Neil Irwin in the NYT's Upshot on the new report by 3QD friend and former writer Beth Ann Bovino (photo: Greg Gibson/Bipartisan Policy Center):
Is income inequality holding back the United States economy? A new report argues that it is, that an unequal distribution in incomes is making it harder for the nation to recover from the recession and achieve the kind of growth that was commonplace in decades past.
The report is interesting not because it offers some novel analytical approach or crunches previously unknown data. Rather, it has to do with who produced it, which says a lot about how the discussion over inequality is evolving.
Economists at Standard & Poor’s Ratings Services are the authors of the straightforwardly titled “How Increasing Inequality is Dampening U.S. Economic Growth, and Possible Ways to Change the Tide.” The fact that S&P, an apolitical organization that aims to produce reliable research for bond investors and others, is raising alarms about the risks that emerge from income inequality is a small but important sign of how a debate that has been largely confined to the academic world and left-of-center political circles is becoming more mainstream.

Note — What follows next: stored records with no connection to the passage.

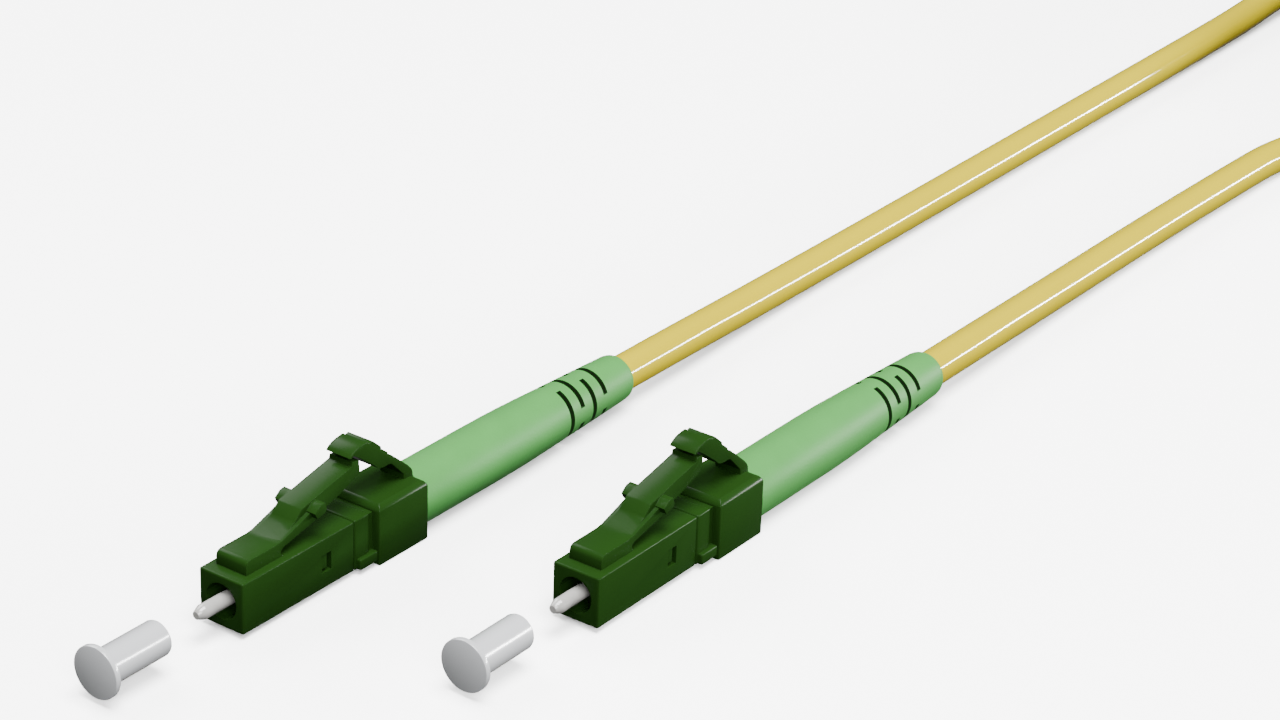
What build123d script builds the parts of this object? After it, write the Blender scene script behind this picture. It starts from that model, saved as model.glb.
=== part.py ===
from build123d import *
import math
import os

os.makedirs("parts", exist_ok=True)

# Patch cable with a small latching plug on each end of one cord, laid on a flat surface.
# Each plug is drawn in its own frame: the fibre's axis is Y, the front face is y = 0,
# the ferrule points to -Y, the cord leaves to +Y and the latch is on top (+Z).

# Front housing
body_width = 4.45
body_edge = 0.16
seam_y = 12.93
seam_gap = 0.06
mouth_bore = 3.1
mouth_depth = 2.05
shoulder_wall = 0.6
shoulder_bore = 1.9
chamber_bore = 3.5
window_y = 9.1
window_length = 1.1
window_height = 1.6

# Latch block and latch lever, outlines as (y, z)
block_width = 3.1
block_front = 1.2
block_top = 3.42
block_round = 0.45
hinge_y = 5.15
hinge_z = 3.2
hinge_radius = 0.33
hinge_clearance = 0.04
arm_width = 2.4
arm_top = [(6.2, 3.82), (7.1, 4.2), (8.0, 5.08), (13.9, 6.33), (14.0, 6.68)]
arm_rear = [(14.75, 6.6), (14.85, 5.42), (12.4, 4.5), (10.6, 4.03), (9.4, 3.78)]
arm_foot = [(8.4, 3.56), (6.6, 3.16)]
ramp_top = [(6.2, 3.82), (7.2, 4.15), (8.6, 4.62), (9.1, 5.17), (9.65, 5.25), (9.95, 4.6), (10.1, 4.1)]
lug_width = 4.2
lug_outline = [(8.8, 4.15), (8.5, 4.7), (9.1, 5.17), (9.65, 5.25), (9.9, 4.65), (9.75, 4.35)]

# Rear body, foot rails and clip collar
flange_end_y = 14.75
neck_width = 4.0
rail_out = 0.4
rail_start_y = 13.25
rail_height = 0.95
collar_start_y = 15.4
collar_length = 6.0
collar_width = 5.5
collar_height = 5.35
collar_round = 0.55
slip = 0.03

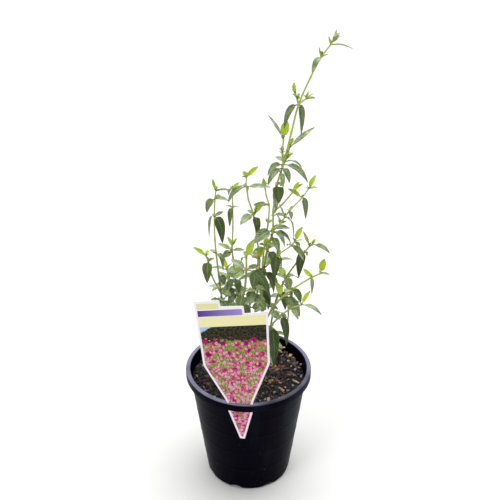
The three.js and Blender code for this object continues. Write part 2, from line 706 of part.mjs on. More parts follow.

More here. From the report:
Though the share of income from labor and capital, excluding capital gains, has decreased, the share coming from capital gains and business income has increased over time. In particular, inherited wealth has increased since the World Wars and the Great Depression, as Thomas Piketty has shown (14), and with it the earnings from that wealth. This trend is important because labor income tends to be distributed across income levels more evenly than capital gains–so a shift in income composition can significantly affect inequality.
While labor income accounted for nearly three-fourths of market income from 1979-2007, that figure had dropped to two-thirds by 2007. Capital income (excluding capital gains) is the next largest source, but even at its 1981 peak, it represented only 14% of market income before falling to about 10% of total income in 2007. Conversely, income from capital gains rose, doubling to approximately 8% of market income in 2007 from about 4% in 1979. Business income and income from other sources (primarily private pensions) each accounted for about 7% of total income in 2007, up from about 4% each.
In addition, capital income has become increasingly concentrated since the early 1990s–and, despite declines in 2001 and 2002, concentration spiked from 2003 through 2007, with more than 80% of the capital gains realized by the top 5% of earners going to the top 1% alone (15). Capital gains also have become increasingly concentrated and are tied with business income as the most concentrated income source.